Acceptance is like a handle to reality, it gives us some grip so we can start interacting with it again. If we don’t accept reality, we cannot change it. We will float in a parallel universe – one that, mind you, exists only in our imagination – while we will still continue to experience the consequences of that shit spilling all over the place.

Alas, we’re so attached to our own expectations, that we’d rather delude ourselves, forcing our mind to see things that aren’t really there, instead of accepting that the outside world just changed.

Acceptance is the most difficult part of the process, but without it, there’s hardly anything we can do to nudge ourselves out of misery.

Journaling – Put It Into Your Own Words

The second process that I use – extensively – is journaling. It might not seem like much – just putting words on paper – but it’s extremely powerful. Journaling involves telling the story of what happened, but in the way you perceived, using your own words, your own perspective. It also involves describing your emotions – and, if you started doing some stuff to get out of the smelly place, your actions as well. You’ll see in the last process that doing stuff immediately after a failure is not something that I support, though.

The process of describing something into words, apart from making us better at using words, in general, has this side effect of taking the pressure off of that said something. Once you describe something, you also define its boundaries. You create some sort of clarity, and that clarity helps a lot with calming your emotional field.

Accountability Partners – Share The Burden For A While

The third part is to find a significant other with whom you can share a little bit of this burden. This is the standard process for decades in addiction recovery (think Alcoholic Anonymous), and I found it to work well in failure recovery as well. Just make sure the other part can really understand what’s going on. You don’t necessarily need their compassion, just the fact that they understand what’s going on and they are willing to hold some space for you.

This part is about learning to manifest yourself again in a safe space. I found it important to do it first in this secure space, before engaging full speed with the rest of the world. It’s like a rehearsal, one in which you can’t really screw up, because, well, it’s just a rehearsal. On a side note, if you find an accountability partner, then it’s worth spending some time becoming one for somebody else, like returning the favor, you know.

Intelligent Withdrawal – Limit The Damage

The last process that I use is distancing. Or, how I like to call it, intelligent withdrawal. I do this mainly to limit the damage. “Withdrawal” because really is a process in which I am secluding myself in some way (spending less time with people, interacting less, doing less), but “intelligent” because I try to do it in an elastic, meaningful way. I’m not creating ruptures in this process, I’m just acknowledging which of the ropes that we’re tying me to reality are still functioning, and which are not working anymore. The damaged ropes are to be repaired (or replaced) in this intelligent withdrawal process, while the ones that are still functioning are just undergoing some maintenance.

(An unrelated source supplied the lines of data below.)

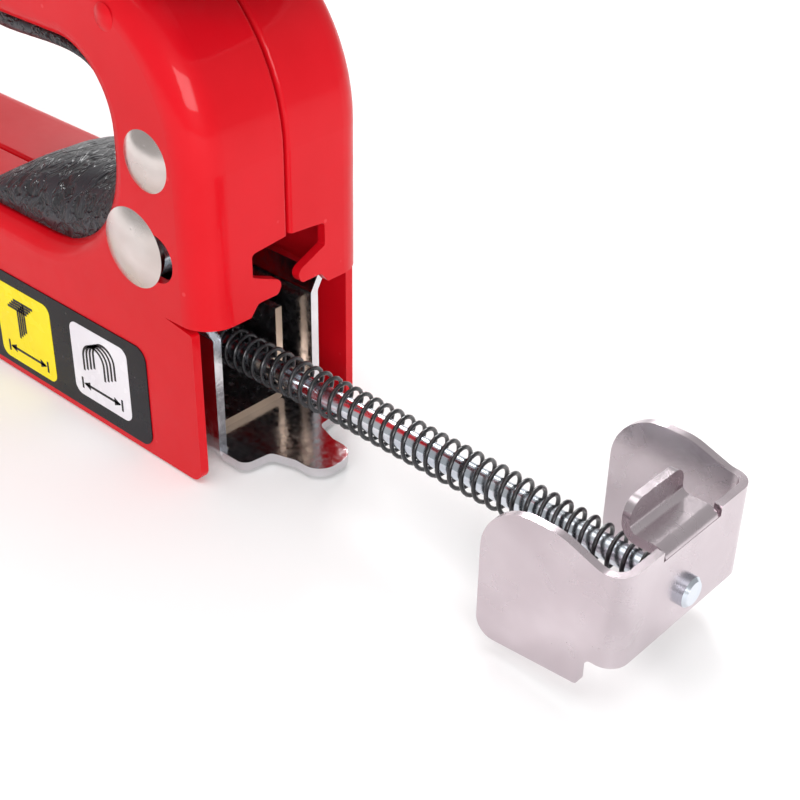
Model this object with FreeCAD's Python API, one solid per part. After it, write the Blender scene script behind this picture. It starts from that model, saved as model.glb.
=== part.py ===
import FreeCAD, Part
import math
import os

# Hand tacker: two pressed shells round a steel magazine, with a spring-driven striker, a squeeze
# lever and a pull-out pusher. Millimetres. +X runs to the rear, where the pusher pulls out, +Y to
# the right seen from behind, +Z up. The sizes below count x from the centre of the staple exit;
# the saved parts have their origin at the middle of the underside, with the pusher pulled out.

V = FreeCAD.Vector
os.makedirs("parts", exist_ok=True)

# ---- driving sizes -------------------------------------------------------------------------
half_width = 11.0          # outside face of each shell from the middle plane
sheet = 1.0                # shell sheet
seam_gap = 0.15            # each shell's edge from the middle plane
seam_round = 0.45          # rolled lip beside the seam
rear_edge = 160.0          # rear edge of the lower side plates
rear_face_out = 2.2        # rear wall stands this far behind the lower plates
tower_top = 88.0           # top of the front tower
tower_rear = 44.0          # rear face of the tower
bar_slope = 10.0           # fall of the hand bar to the rear, degrees
bar_end_height = 51.5      # top of the hand bar where the rear curve starts
back_curve = 18.0          # radius of the rear top curve
edge_round = 3.5           # outer edge of the pressed shells
hole_round = 2.0           # edge of the finger hole
low_bar_top = 19.4         # top of the lower bar
hole_rear = 10.6           # finger hole's rear wall from the plates' rear edge
hole_front = 50.0          # finger hole's front wall
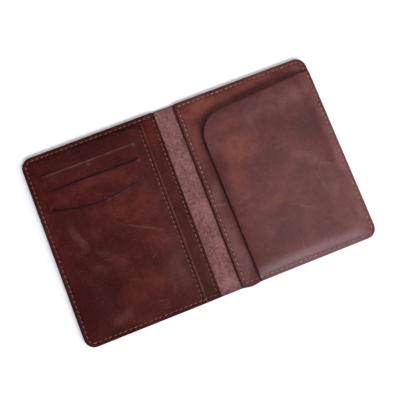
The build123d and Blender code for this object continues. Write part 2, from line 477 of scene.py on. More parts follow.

It took me quite a lot of time (and understanding) to be able to reach this state. Many people, when experiencing failure, are going into a fever of actions (me included). I used to “fight”, to “do whatever it takes”, just to overcome the odds. It didn’t help much, on the contrary. The more I was struggling, the deeper I was sinking. Most failures are just like moving sands, if you get caught in them, you just have to stay still, any other movement will just suck you in more.


And that’s the whole 4 processes method. In some cases it takes a few weeks, but in other it may take years. At the end of the last stage, the world is again manageable and I can re-engage it in a healthy way, knowing also that, in this process of healing, I didn’t generate more damage than it was already there.

The bottom line is that, every once in a while, failure can’t be avoided. But the misery associated with it, well, it definitely can. And even if we’re hit by some misery, at the end of the day, it’s just something that we can process, learn from it and, eventually, dissolve entirely.